Alex recently shared her thoughts on the importance of consistency for brands, the need for a third path of sustainability communications, and the challenge of balancing the need for claims to be both defensible and memorable. Read more in our Marketing with Meaning conversation.


1. What’s one shift you’re seeing right now that’s redefining how brands connect with people, for better or worse?

With the emergence of new regulations like EmpCo (the EU’s Directive on Empowering Consumers for the Green Transition), companies are being held to a higher standard in their sustainability communications. Environmental claims need to be verifiable, substantiated, and credible. This is a good thing, and it is also redefining what sustainability marketing looks like. Sustainability brand and marketing leaders need to thread the needle more carefully, so that claims are legal but still relevant, pithy, and memorable.


2. Is cultural relevance more about a brand staying true to its own voice and values, or aligning with its audience’s? Where do brands most often get that balance wrong?

Ideally, it’s both, not a trade-off. Finding product-market fit, so that you’re communicating authentically to an audience that holds the same values. That’s the sweet spot.


3. Can you share a campaign or story that’s really stuck with you, something that’s shaped how you lead or think about your work?

Dove’s Campaign for Real Beauty, Patagonia’s Don’t Buy This Jacket, and REI’s Opt Outside have all resonated with me for challenging convention and bringing authenticity into marketing. They were each unexpected in their own way, which is part of why I think they stuck with me.


4. How can brands talk about purpose or sustainability in ways that feel real, not performative?

Consistency matters. So does connection to the brand’s core value proposition. And there needs to be action to back up the talk. Jumping on the latest trend if it has never been part of a brand’s identity will feel performative. But highlighting the sustainability benefits of product attributes that have been part of a brand’s ethos since the beginning will feel real. Yet it’s also critical for brands to have the proof points to back it up. 

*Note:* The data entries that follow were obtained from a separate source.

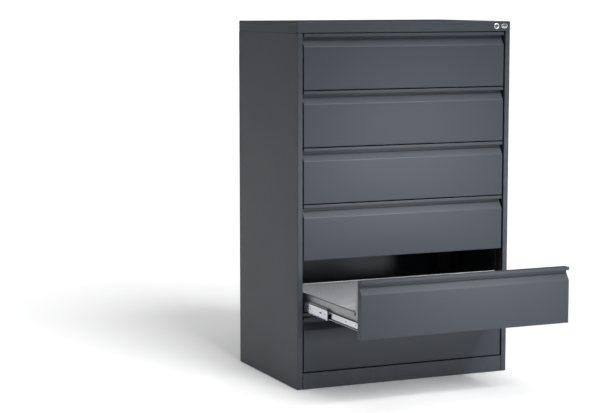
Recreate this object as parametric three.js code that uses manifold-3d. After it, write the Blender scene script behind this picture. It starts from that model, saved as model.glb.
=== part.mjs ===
// A six-drawer steel file cabinet: a folded sheet carcass on levelling feet, six drawers on full-extension
// ball slides, and a cylinder lock that lifts a bar with one lug for each drawer.
// Millimetres, +Z up, the front faces -Y. Drawer 1 is the top one, and drawer 5 stands open.

import * as THREE from 'three';
import { mergeVertices } from 'three/addons/utils/BufferGeometryUtils.js';
import Module from 'manifold-3d';

const wasm = await Module();
wasm.setup();

// ---- Driving dimensions

const width = 885;
const depth = 575;
const height = 1357;
const drawerCount = 6;
const openDrawer = 5;
const travel = 490;

const coverHeight = 37;
const plinthHeight = 62;
const gap = 4; // between neighbouring fronts
const skirtGap = 3.5; // between the side panels and the cover's skirt
const floorGap = 2; // the levelling feet hold the sheets clear of the floor
const touch = 0.3; // between pieces that touch
const past = 1; // how far a cutting shape runs past the face it opens

const panelSheet = 1.2;
const drawerSheet = 1;
const slideSheet = 1.2;

const sidePanel = { strip: 20.6, leg: 32, legReturn: 10, rearReturn: 25, bend: 3, innerBend: 1.6 };
const post = { width: 40, sheet: 1.5, places: [58, 380], proud: 0.5 };
const cover = { frontReturn: 14 };
const backPanel = { flange: 12, foot: 6 };
const plinth = { sideGap: 2, rear: 20, floorReturn: 15, flangeDrop: 4, flangeFront: 2 };
const footBracket = { reach: 38, width: 50, sheet: 3, level: 30, hole: 5.6, inset: 0.5 };
const foot = { pad: 15, padHeight: 8, rim: 1, shoulder: 3, stem: 5, stemTop: 50 };
const footPlace = { inset: 20, fromFront: 37, fromBack: 41 };

const front = { inset: 2.3, thickness: 28, sideGap: 5.5, lip: 12, web: 11, slope: 25, recess: 19 };
const frontBend = { foot: 2, slope: 7, web: 9, lip: 1.5 };
const tray = { length: 500, floor: 28, sideTop: 88, backTop: 118, plateTop: 194, plateFoot: 68, hem: 5 };
const trayFlange = { depth: 11, inset: 2.4 };
const catchTab = { reach: 9.5, bottom: 77.5, top: 87, setBack: 24, sheet: 2 };

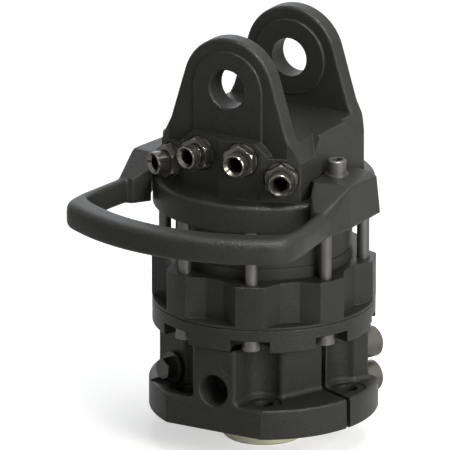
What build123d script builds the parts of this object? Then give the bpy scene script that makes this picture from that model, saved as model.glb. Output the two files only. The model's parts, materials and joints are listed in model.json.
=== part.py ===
from build123d import *
import math
import os

# A hydraulic rotator: the clevis head hangs from a crane tip, and the grapple flange
# below turns without end about +Z. Lengths are millimetres, angles are degrees.
# The origin is the centre of the flange's underside; the hoses and the guard face -Y.

# Heights of the stack, from the flange upwards
flange_thickness = 30.0
neck_height = 54.5
turning_gap = 2.0
lower_ring_thickness = 22.9
collar_height = 3.0
housing_height = 43.6
port_plate_thickness = 11.0
cam_ring_height = 43.4
top_flange_thickness = 26.4
body_height = 43.2
saddle_rise = 13.0
pin_above_saddle = 47.0

# Rotor casting: flange, clamp block and ports
flange_radius = 111.0
flange_flat = 98.0
flange_edge = 2.5
flange_bolt_hole_radius = 9.0
flange_spotface_radius = 17.0
flange_spotface_depth = 1.0
bolt_pocket_radius = 19.5
bolt_spacing_x = 86.5
bolt_spacing_y = 149.8
side_bolt_spacing = 181.0
side_bolt_offset = 5.0
block_turn = -22.5
block_half_width = 70.5
block_half_length = 75.0
block_corner = 5.0
port_block_corner = 4.0
port_block_half_width = 24.5
neck_foot_fillet = 5.0
neck_top_edge = 2.0
port_height = 41.5
port_radius = 15.15
port_thread_depth = 34.0
port_chamfer = 1.6
gallery_radius = 8.0
gallery_start = 35.0
cast_mark_radius = 5.0
cast_mark_depth = 0.9
cast_mark_place = (14.2, 66.5)
slit_width = 5.0
slit_offset = 18.0

# Clamp screws and plug in the rotor casting
clamp_screw_offset = 52.0
clamp_screw_heights = (23.5, 58.4)
clamp_screw_radius = 10.0
clamp_head_radius = 15.0
clamp_head_height = 20.0
clamp_socket_flats = 17.0
clamp_thread_length = 34.0
clamp_head_room = 1.0
clamp_screw_room = 0.5
thread_end_room = 2.0
notch_start = 34.0
notch_depth = 80.0
plug_offset = 42.2
plug_height = 41.8
plug_thread_radius = 10.0
plug_thread_length = 14.0
plug_collar_radius = 15.0
plug_collar_height = 3.5
plug_seal_height = 1.2
plug_hex_flats = 19.0
plug_hex_height = 11.5
plug_hex_edge = 1.2
plug_seat_radius = 16.0
plug_seat_reach = 24.0

# Shaft and its bearings
shaft_radius = 40.0
shaft_stub = 30.0
shaft_edge = 2.0
thrust_collar_radius = 60.0
thrust_collar_height = 10.5
spigot_radius = 30.0
spigot_height = 54.0
bush_wall = 8.0
bush_height = 18.0
bush_below_housing = 6.4
upper_bush_wall = 5.0
upper_bush_height = 15.0
upper_bush_rise = 1.0
swivel_groove_rise = (24.0, 40.0)
seal_rise = (18.0, 33.5, 49.0)
seal_groove_depth = 4.0
seal_groove_height = 4.0
race_thickness = 6.0
race_outer_radius = 64.0
race_inner_radius = 42.0
roller_radius = 4.0
roller_length = 15.0
roller_count = 18
cage_room = 0.3
cage_share = 0.45
race_step = 1.0
running_clearance = 0.05
fit_clearance = 0.02
shaft_seal_height = 9.0
shaft_seal_width = 11.0
wiper_height = 3.5

# Vane motor
stator_radius = 85.1
cam_long_radius = 66.0
cam_short_radius = 61.0
vane_rotor_radius = 58.0
vane_count = 10
vane_thickness = 5.0
vane_reach = 60.5
vane_depth = 11.0
vane_slot_depth = 13.5
side_clearance = 0.1
first_slot_turn = 18.0
key_width = 10.0
key_depth = 8.0
key_end_room = 0.5
oil_groove_width = 7.0
oil_groove_depth = 3.0
oil_drill_radius = 5.0
oil_drill_offset = 15.0

# Lower ring, scalloped housing and long bolts
ring_radius = 107.7
lobe_radius = 108.0
lobe_edge = 1.5
seam_edge = 0.8
stator_seam_depth = 0.8
stator_seam_height = 1.6
recess_floor = 94.3
recess_floor_half_width = 10.0
recess_mouth_half_width = 27.95
recess_mouth = 104.3
recess_overrun = 1.2
bolt_count = 8
bolt_circle_radius = 96.0
bolt_radius = 6.0
bolt_hole_radius = 6.6
bolt_head_radius = 9.0
bolt_head_top_radius = 8.5
bolt_head_edge = 1.2
bolt_head_height = 12.0
bolt_socket_flats = 10.0
bolt_socket_depth = 6.0
first_bolt_turn = 22.5
bolt_notch_width = 38.5
bolt_thread_length = 20.0
gasket_width = 3.0
gasket_height = 2.0
gasket_radius = 76.0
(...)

When Filson talks about creating durable, long-lasting products and minimizing waste, those are characteristics that come to life with their product care, repair services, and their customers’ own lived experience owning Filson products that may have been passed down through generations since their founding in 1897. When Patagonia says don’t buy this jacket, it’s not just an ad. They back it up with Worn Wear used products and repair, and with a company structure that keeps ownership in the hands of The Patagonia Purpose Trust and The Holdfast Collective, which gives them credibility. 

When you get those three elements right – consistency, connection, and action – your messaging is more likely to land.

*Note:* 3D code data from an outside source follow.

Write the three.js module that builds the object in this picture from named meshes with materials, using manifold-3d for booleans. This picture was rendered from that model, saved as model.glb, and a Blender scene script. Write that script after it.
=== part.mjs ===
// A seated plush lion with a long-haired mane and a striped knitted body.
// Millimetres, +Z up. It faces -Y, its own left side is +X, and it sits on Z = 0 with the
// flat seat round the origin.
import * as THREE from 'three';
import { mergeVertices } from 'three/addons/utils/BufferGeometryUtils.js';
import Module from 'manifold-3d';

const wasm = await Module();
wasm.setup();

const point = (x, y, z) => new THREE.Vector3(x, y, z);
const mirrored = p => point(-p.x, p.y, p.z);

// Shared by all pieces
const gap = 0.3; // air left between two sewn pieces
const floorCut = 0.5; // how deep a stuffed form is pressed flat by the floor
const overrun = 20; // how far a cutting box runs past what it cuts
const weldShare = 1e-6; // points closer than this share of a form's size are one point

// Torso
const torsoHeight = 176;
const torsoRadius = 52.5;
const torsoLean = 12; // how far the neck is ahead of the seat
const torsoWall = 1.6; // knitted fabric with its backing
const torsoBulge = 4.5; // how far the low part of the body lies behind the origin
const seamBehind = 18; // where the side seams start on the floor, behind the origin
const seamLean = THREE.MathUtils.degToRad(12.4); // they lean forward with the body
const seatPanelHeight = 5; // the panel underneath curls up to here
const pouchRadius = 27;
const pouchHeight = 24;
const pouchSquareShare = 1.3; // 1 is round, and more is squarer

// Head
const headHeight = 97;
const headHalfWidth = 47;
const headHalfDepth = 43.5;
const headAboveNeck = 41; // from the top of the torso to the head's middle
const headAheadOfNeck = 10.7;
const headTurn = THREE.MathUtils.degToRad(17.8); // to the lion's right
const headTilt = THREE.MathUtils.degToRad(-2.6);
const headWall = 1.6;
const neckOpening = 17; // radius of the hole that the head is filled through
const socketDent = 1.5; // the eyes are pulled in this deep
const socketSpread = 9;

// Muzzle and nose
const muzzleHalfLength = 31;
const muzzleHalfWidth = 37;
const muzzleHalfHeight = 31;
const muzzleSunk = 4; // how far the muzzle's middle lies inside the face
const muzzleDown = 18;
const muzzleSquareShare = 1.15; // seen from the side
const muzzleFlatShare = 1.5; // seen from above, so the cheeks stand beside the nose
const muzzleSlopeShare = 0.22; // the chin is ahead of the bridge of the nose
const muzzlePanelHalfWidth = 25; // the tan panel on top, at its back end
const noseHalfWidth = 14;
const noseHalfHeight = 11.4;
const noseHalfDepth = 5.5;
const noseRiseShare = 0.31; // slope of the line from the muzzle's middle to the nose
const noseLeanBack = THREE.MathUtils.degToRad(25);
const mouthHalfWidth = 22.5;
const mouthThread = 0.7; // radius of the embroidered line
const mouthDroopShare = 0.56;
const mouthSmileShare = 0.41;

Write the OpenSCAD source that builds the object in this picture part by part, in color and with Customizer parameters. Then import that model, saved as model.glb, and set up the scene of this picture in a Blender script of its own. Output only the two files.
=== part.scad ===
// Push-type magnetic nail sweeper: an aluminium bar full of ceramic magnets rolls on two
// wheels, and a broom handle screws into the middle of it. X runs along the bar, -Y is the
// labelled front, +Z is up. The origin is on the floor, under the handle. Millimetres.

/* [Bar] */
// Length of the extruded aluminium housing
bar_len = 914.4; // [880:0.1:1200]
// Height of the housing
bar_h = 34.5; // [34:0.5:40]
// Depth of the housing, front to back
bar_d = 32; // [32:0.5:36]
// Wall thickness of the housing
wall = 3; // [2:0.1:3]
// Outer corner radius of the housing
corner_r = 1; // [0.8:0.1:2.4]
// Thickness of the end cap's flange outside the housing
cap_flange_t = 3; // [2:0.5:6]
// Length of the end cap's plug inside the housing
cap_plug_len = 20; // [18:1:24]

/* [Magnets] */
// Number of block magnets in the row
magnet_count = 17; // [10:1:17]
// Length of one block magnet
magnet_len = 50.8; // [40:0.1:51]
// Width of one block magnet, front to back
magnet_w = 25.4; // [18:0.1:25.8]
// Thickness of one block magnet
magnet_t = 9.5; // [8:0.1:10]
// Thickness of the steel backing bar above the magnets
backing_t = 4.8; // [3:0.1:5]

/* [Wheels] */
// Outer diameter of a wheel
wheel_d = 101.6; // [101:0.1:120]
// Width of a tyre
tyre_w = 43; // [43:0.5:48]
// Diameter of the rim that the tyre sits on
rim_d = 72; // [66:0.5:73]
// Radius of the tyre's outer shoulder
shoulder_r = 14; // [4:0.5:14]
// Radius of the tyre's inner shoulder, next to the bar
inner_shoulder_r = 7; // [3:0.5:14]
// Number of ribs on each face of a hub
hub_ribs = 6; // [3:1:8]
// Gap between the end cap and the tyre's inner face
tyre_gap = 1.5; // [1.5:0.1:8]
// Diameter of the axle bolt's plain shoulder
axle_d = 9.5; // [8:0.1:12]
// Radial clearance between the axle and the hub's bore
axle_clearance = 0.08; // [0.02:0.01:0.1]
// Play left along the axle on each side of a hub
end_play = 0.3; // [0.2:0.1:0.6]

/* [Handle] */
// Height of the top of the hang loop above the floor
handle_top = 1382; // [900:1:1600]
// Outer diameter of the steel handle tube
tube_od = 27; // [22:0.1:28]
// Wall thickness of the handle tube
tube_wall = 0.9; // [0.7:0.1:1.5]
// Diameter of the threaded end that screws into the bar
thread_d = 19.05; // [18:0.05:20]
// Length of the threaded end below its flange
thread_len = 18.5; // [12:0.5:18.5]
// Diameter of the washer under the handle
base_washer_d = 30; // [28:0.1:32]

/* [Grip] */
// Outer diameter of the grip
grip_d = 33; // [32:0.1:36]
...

5. Please share something you learned about your audience in the last year that completely surprised you or caused you to change your strategy?

One thing that’s become extremely clear over the last year in the area of carbon and climate is that our customers want to know what our sustainability work means to them. Many of our large enterprise customers have their own carbon reduction goals, and rather than hearing how we’ve made ambitious decarbonization commitments and are on track to achieve them at a corporate level, what they really want to know is the carbon footprint of their own fleet of HP devices, and they want to see how the decisions they make in procurement (the configurations of the laptops they purchase, for example) and the way they use the devices (both day-to-day decisions like putting a device in sleep mode and longer-term decisions like purchasing refurbished products or extending device life through repair) can help lower their carbon footprint. So my team has been working over the last year on a pilot of a customer climate outcome reporting tool that delivers personalized insights for our customers. We’re excited to take the learnings from the pilot to continue to evolve and scale our sustainability communications and reporting capabilities in the future.


6. What’s one buzzword or trend in marketing you think we should retire? What would you replace it with?

Greenhushing. Over the past 15+ years in corporate sustainability, the pendulum has swung from big, bold marketing claims that bordered on (or sometimes crossed over into) greenwashing. More recently we’ve seen the opposite, with companies afraid of sticking their necks out, opting instead for “greenhushing” – saying very little about their sustainability initiatives. I hope we turn the corner to a third path – celebrating successes, acknowledging challenges, and speaking authentically about both what’s been accomplished and what lies ahead. I don’t have a name for that – greentruthing?

7. How did you end up in your current role? What was the turning point?

I started my career in nonprofit land conservation. Reading Gretchen Daily and Katherine Ellison’s “The New Economy of Nature,” a collection of case studies highlighting examples where conservation was profitable, was a turning point that sparked my interest in corporate sustainability. When you realize that sustainability and business success aren’t a zero-sum game, it opens up a huge range of options to achieve impact at scale. I went back to grad school to get my MBA and Master of Environmental Management degrees with the intention of transitioning to a sustainability role in a large company, and I was lucky enough to land a role on a great team at Disney! The rest, as they say, is history.


8. When you’re not thinking about marketing or communications, what inspires your creativity or keeps you grounded?

Three things: First, spending time outdoors keeps me grounded and inspired. Second, traveling and meeting people from different backgrounds and cultures gives me perspective and keeps me from getting stuck in an echo chamber. And, third, making things by hand reminds me that there’s beauty in slowing down, joy in creative pursuits, and value in knowing when to follow directions and when to go off-piste.